Spaceflight Now: Breaking News

Evidence presented for new supernova explosion model

Posted: January 9, 2000

New research, based on observations of a brilliant supernova, is challenging existing models of how one type of the powerful explosions take place in the Universe.

At a conference in Texas last month, a group of astronomers from the University of Texas presented new studies of supernova SN 1987a that show evidence of a jet-like structure, emanating from a new neutron star at the heart of the explosion, that may have provided the energy for the star's initial explosion fourteen years ago.

SN 1987a
This file image of SN 1987a was produced by the Hubble Heritage Team using data collected by Robert Kirshner (Harvard/CfA), Nino Panagia (STScI), Martino Romaniello (ESO), and collaborators. SEE FULL PAGE IMAGE
New images from the Hubble Space Telescope, presented at the conference, are able for the first time to observe the structure of the ejecta of the explosion. Those images show evidence for a bipolar structure that astronomers believe may be jets of material from a neutron star at the heart of the ejecta, moving perpendicular to a set of circumstellar rings seen expanding from the supernova in past Hubble images.

The direct observation of the jets adds to indirect evidence for their existence. Past observations showed chemical inhomogeneities in the ejecta, polarization of the light from the ejecta, and hints of a secondary source of light located off-center from the bulk of the ejecta: all evidence consistent with, but not necessarily proof of, jets in the supernova ejecta. The new Hubble images build a stronger case for the jets' existence.

The existence of the jets may challenge existing models for supernovas like SN 1987a. Astronomers believe that many supernovae form as the cores of supermassive stars collapse as they exhaust their supply of nuclear fuel. As the core collapses, protons and electrons are squeezed together, forming neutrons. Much of the energy of the collapse is carried away in nearly massless neutrinos, byproducts of the formation of neutrons; these neutrinos, it had been believed, triggered the supernova explosion.

However, those models created remnants that were essentially spherical, as opposed to the asymmetric ejecta seen from SN 1987a. This leads astronomers to rethink those models, noting that jets from the neutron star formed at the core of the collapsing supergiant have enough energy themselves to create the supernova and explain the asymmetric aftermath.

"The classic models based on neutrinos could give some short lived or fine scale irregularity, but we do not believe those models can account for the asymmetry we see," said Craig Wheeler, a University of Texas astronomer. "What we have shown is that jets from the newborn neutron star can both blow the star up without any boost from the neutrinos and provide the asymmetries we see."
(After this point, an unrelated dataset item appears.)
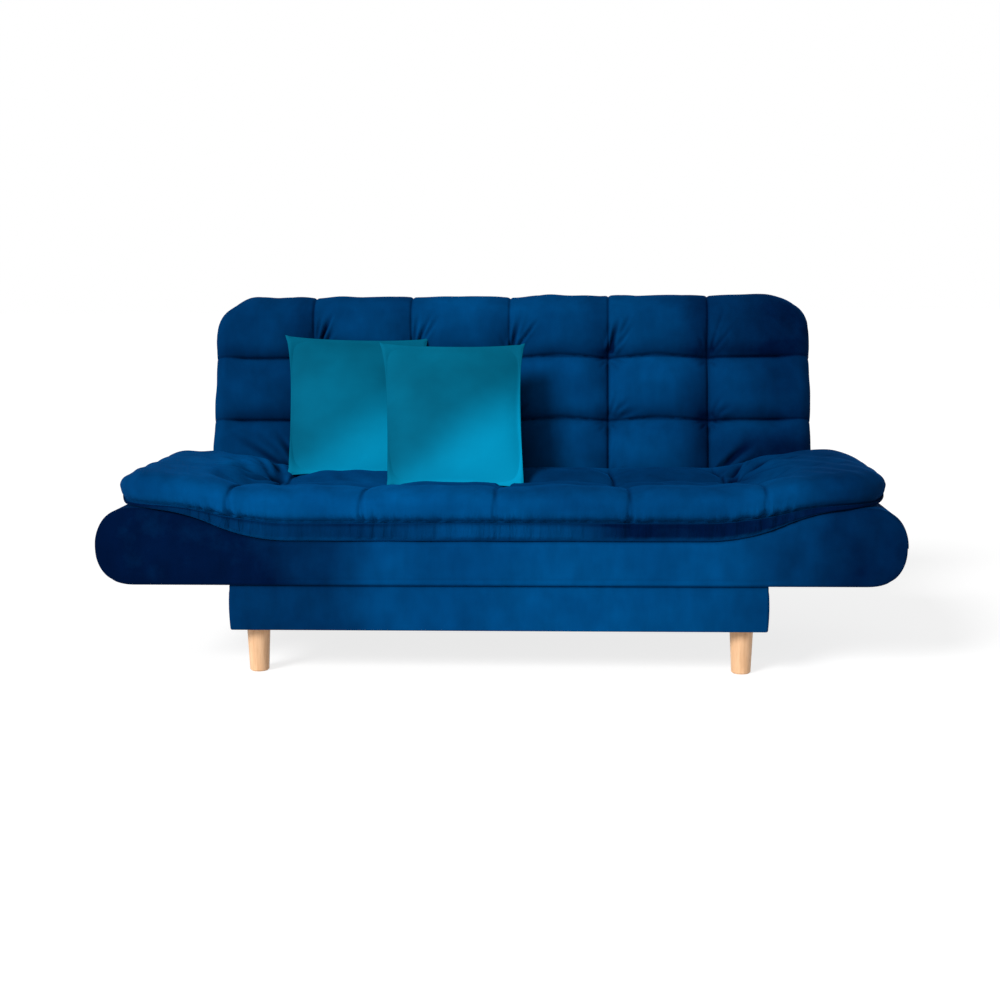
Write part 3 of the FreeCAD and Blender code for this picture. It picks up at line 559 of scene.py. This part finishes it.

What causes the jets themselves to form remains unclear, however. "The origin of the jets, presumably from some magnetic or rotational processes, still needs to be understood," said Wheeler.

SN 1987a is the first supernova remnant where such asymmetries have been directly observed, although this is primarily because the supernova, located in the Large Magellanic Cloud 168,000 light-years from the Earth, is the closest supernova to the Earth in several hundred years and thus the easiest to observe. Wheeler noted that observations of about a dozen other similar supernovae have shown polarizations consistent with asymmetries "at about the same level we deduce by more direct observations in SN 1987a."

"We see no evidence," he concluded, "that any collapse-type supernovae work by any other than the 'jet' mechanism."